Later in the song Larson also makes reference to Peter Pan and Neverland. He wishes he could be like Peter Pan and never age, but really he is like Captain Hook - always afraid of the “tick tick” of a clock and the impending doom that comes with it. I don’t know if I’m more like Peter Pan or Captain Hook in this analogy, but I do love Peter’s mindset when it comes to growing up. The song “I Won’t Grow Up” from the 1954 broadway adaptation of Peter Pan (starring Mary Martin) has this great line:


“If growing up means it would be beneath my dignity to climb a tree

I'll never grow up, never grow up, never grow up

Not me!”


The older I get, I hope to always have that same mindset - that same youthful spirit. I don’t want to worry about what others will think of me or regret not doing certain things just because it’s not what others are doing. Say what you want, I’m climbing that tree.


On a related note, the comedy/musical special Bo Burnham: Inside, which was also released on Netflix, also featured a song about turning 30. Simply called “30”, this song is more of a cynical, self-deprecating take on turning 30 - it compares where he is at that point in his life to where other people were at his age. A few years ago this may have been something I would enjoy listening to, but now I am really trying to avoid that kind of thinking. If I am spending all my time constantly comparing myself to others, I will never have any time leftover to focus on myself. And why feel down on myself when it feels so much better to be confident?
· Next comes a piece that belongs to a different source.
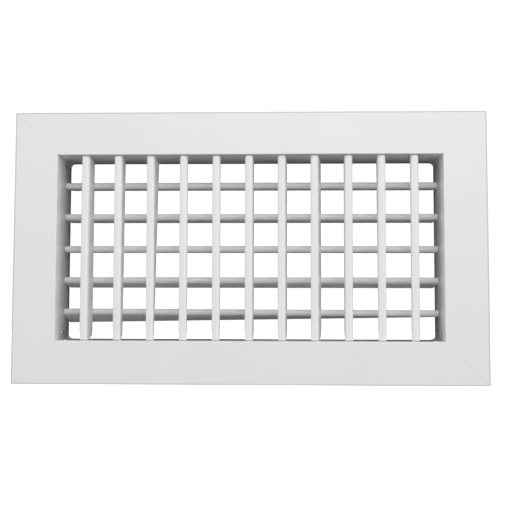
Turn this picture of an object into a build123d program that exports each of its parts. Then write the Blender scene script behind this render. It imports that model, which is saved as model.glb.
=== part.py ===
from build123d import *
import os
from math import cos, radians, sin

# Double-deflection air grille: a mitred aluminium frame with a neck, and two rows of turning blades.
# Millimetres. X runs along the width, Z is up and the face looks towards -Y. The origin is the centre
# of the opening, in the plane of the wall that the flange closes on to.

# Frame section
openWidth = 292.5
openHeight = 141.0
flangeWidth = 32.5
flangeThickness = 1.3
lipDepth = 4.5  # face to wall
lipThickness = 1.3
neckWall = 1.25
neckDepth = 36.5  # behind the wall plane
cornerRadius = 1.2
frontEdgeRadius = 1.1
mouthEdgeRadius = 0.7
mitreGap = 0.05

# Channel behind the flange, and the corner keys in it
ribThickness = 1.0
ribHeight = 2.4
channelWidth = 12.0
channelInset = 9.0  # outer edge of the flange to the channel
keyThickness = 2.0
keyLegLength = 30.0
keyClearance = 0.1

# Blade section, measured along the chord from the pivot
frontNoseRadius = 3.0
rearNoseRadius = 2.5
noseAhead = 4.5  # pivot to the tip of the nose
tailRadius = 0.75
tailBehind = 13.5  # pivot to the tip of the tail
hollowWall = 1.0  # at the front end of the hollow
hollowFrontAt = 4.3
hollowRearRadius = 0.4
hollowRearAt = 10.2
frontCornerCut = 3.0  # along the blade, at the tail
rearCornerCut = 1.2
cornerCutFrom = 2.5

# Rows of blades
frontEndMargin = 21.25  # side wall to the outermost pivot of the front row
rearEndMargin = 20.5  # top or bottom wall to the outermost pivot of the rear row
frontNoseDepth = 1.5  # face to the noses of the front row
rearNoseDepth = 22.1
frontAngles = [  # tail towards +X, lower and upper end of each blade from -X to +X
    (10.5, 10.5), (3, 7.5), (0.5, 14), (3, 3), (5.5, 5.5), (10.5, 10.5),
    (13.5, 13.5), (19.5, 19.5), (-6.5, -6.5), (-1.5, -5.5), (-0.5, -0.5)]
rearAngles = [  # tail down, -X and +X end of each blade from the top down
    (3.5, 3.5), (9, 9), (5, 5), (18.5, 18.5), (32, 8.5)]

# Pivots
pinRadius = 1.5
pinFit = 0.02
pinInBlade = 12.0
pinProud = 0.5  # past the bush
pinChamfer = 0.3
bushRunningGap = 0.05
bushBarrelRadius = 2.5
bushCollarRadius = 3.1
bushCollarThickness = 0.6
bushHeadRadius = 3.2
bushHeadThickness = 1.4
bushHeadChamfer = 0.5
bladeEndPlay = 0.15

# Corner brackets around the outside of the neck, and their rivets
bracketThickness = 1.0
bracketLeg = 13.0
bracketSetback = 6.5  # face to the front edge of the bracket
bracketDepth = 29.0
rivetRadius = 1.2
rivetHoleClearance = 0.05
rivetHeadRadius = 1.9
rivetHeadHeight = 0.6
rivetHeadRounding = 0.5
rivetTailRadius = 1.8
rivetTailLength = 0.9
rivetFromWall = 5.5
rivetDepthAcross = 9.0  # face to the rivets in the top and bottom walls
rivetDepthUpright = 23.0  # face to the rivets in the side walls

# Filler bead that rounds each inner corner at the rear edge of the neck
beadRadius = 3.2
beadEdge = 0.15
beadLength = 4.0

faceY = -lipDepth
depth = lipDepth + neckDepth
overallWidth = openWidth + 2 * flangeWidth
overallHeight = openHeight + 2 * flangeWidth
frontPivotY = faceY + frontNoseDepth + noseAhead
rearPivotY = faceY + rearNoseDepth + noseAhead
bladeEndGap = bushCollarThickness + bladeEndPlay
frontLength = openHeight - 2 * bladeEndGap
rearLength = openWidth - 2 * bladeEndGap

up, down = Vector(0, 0, 1), Vector(0, 0, -1)
left, right = Vector(-1, 0, 0), Vector(1, 0, 0)
back = Vector(0, 1, 0)


def evenPlaces(opening, margin, count):
    pitch = (opening - 2 * margin) / (count - 1)
    return [margin - opening / 2 + pitch * i for i in range(count)]


frontPlaces = evenPlaces(openWidth, frontEndMargin, len(frontAngles))
rearPlaces = evenPlaces(openHeight, rearEndMargin, len(rearAngles))[::-1]


def save(part, name):
    part.label = name
    export_step(part, f"parts/{name}.step")
    print(f"{name}: {len(part.solids())} solid(s), {part.volume:.1f} mm3")


def halfOpening(direction):
    return openHeight / 2 if direction.Z else openWidth / 2


def halfAcross(direction):
    return openWidth / 2 if direction.Z else openHeight / 2


def alongSide(direction):
    return right if direction.Z else up


def wallPlane(direction, place, y):
    """Plane on the neck's inner face, with its normal out through the wall."""
    origin = direction * halfOpening(direction) + alongSide(direction) * place + back * y
    return Plane(origin=origin, x_dir=back, z_dir=direction)


def rivetPlanes(direction):
    y = faceY + (rivetDepthAcross if direction.Z else rivetDepthUpright)
    reach = halfAcross(direction) - rivetFromWall
    return [wallPlane(direction, side * reach, y) for side in (-1, 1)]


def bushPlanes(direction):
    places, y = (frontPlaces, frontPivotY) if direction.Z else (rearPlaces, rearPivotY)
    return [wallPlane(direction, place, y) for place in places]


def drillThrough(planes, radius):
    for plane in planes:
        with BuildSketch(plane.offset(-1)) as hole:
            Circle(radius)
        extrude(hole.sketch, amount=neckWall + bracketThickness + 2, mode=Mode.SUBTRACT)


# One mitred side of the frame, named by the direction that points out from the opening
def frameMember(direction):
    along = alongSide(direction)
    low = (Align.MIN, Align.MIN)
    ribPlaces = [flangeWidth - channelInset, flangeWidth - channelInset - channelWidth - ribThickness]
    with BuildPart() as member:
        sectionPlane = Plane(origin=direction * halfOpening(direction), x_dir=direction,
                             z_dir=direction.cross(back))
        with BuildSketch(sectionPlane) as section:
            with Locations((0, faceY)):
                Rectangle(flangeWidth, flangeThickness, align=low)
                Rectangle(neckWall, depth, align=low)
            with Locations((flangeWidth - lipThickness, faceY)):
                Rectangle(lipThickness, lipDepth, align=low)
            with Locations(*[(x, faceY + flangeThickness) for x in ribPlaces]):
                Rectangle(ribThickness, ribHeight, align=low)
            mouth, rim = section.vertices().group_by(Axis.Y)[0].sort_by(Axis.X)
            fillet(mouth, mouthEdgeRadius)
            fillet(rim, frontEdgeRadius)
        extrude(amount=halfAcross(direction) + flangeWidth, both=True)
        with BuildSketch(Plane.XZ.offset(lipDepth)):
            RectangleRounded(overallWidth, overallHeight, cornerRadius)
        extrude(amount=-depth, mode=Mode.INTERSECT)
        for side in (-1, 1):
            corner = direction * halfOpening(direction) + along * side * halfAcross(direction)
            inward = (direction - along * side).normalized()
            split(bisect_by=Plane(origin=corner + inward * (mitreGap / 2), z_dir=inward), keep=Keep.TOP)
        drillThrough(bushPlanes(direction), bushBarrelRadius)
        drillThrough(rivetPlanes(direction), rivetRadius + rivetHoleClearance)
    return member.part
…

I was in a pretty rough spot a few years ago after having lost several jobs, but I’ve definitely developed a better sense of self-worth and confidence since then. I just hope that my confidence now isn’t completely based on my career. I’d like to say I have a confidence in God and that He was the one who helped bring me out of my hole, but I don’t even know what that means. I could very easily write an entire blog post about my complicated relationship with God and the role He has in my life. It would detail my upbringing in a Christian household with a Pastor for a father, growing up homeschooled, attending my family’s church, dealing with the fallout of a devastating church split, going to a Christian university, coming to a realization that my faith this whole time has likely just been my parents’ faith, and finally realizing that I don’t even know what I have personally, but I’m trying to find it. I still consider myself a Christian, but I am trying to find out what following Jesus is really like. Let me know if this is something you would be interested in reading, but don’t expect it anytime soon. I’m like an Ent from The Lord of the Rings: “You must understand young Hobbit, it takes a long time to say anything in Old Entish. And we never say anything unless it is worth taking a long time to say.”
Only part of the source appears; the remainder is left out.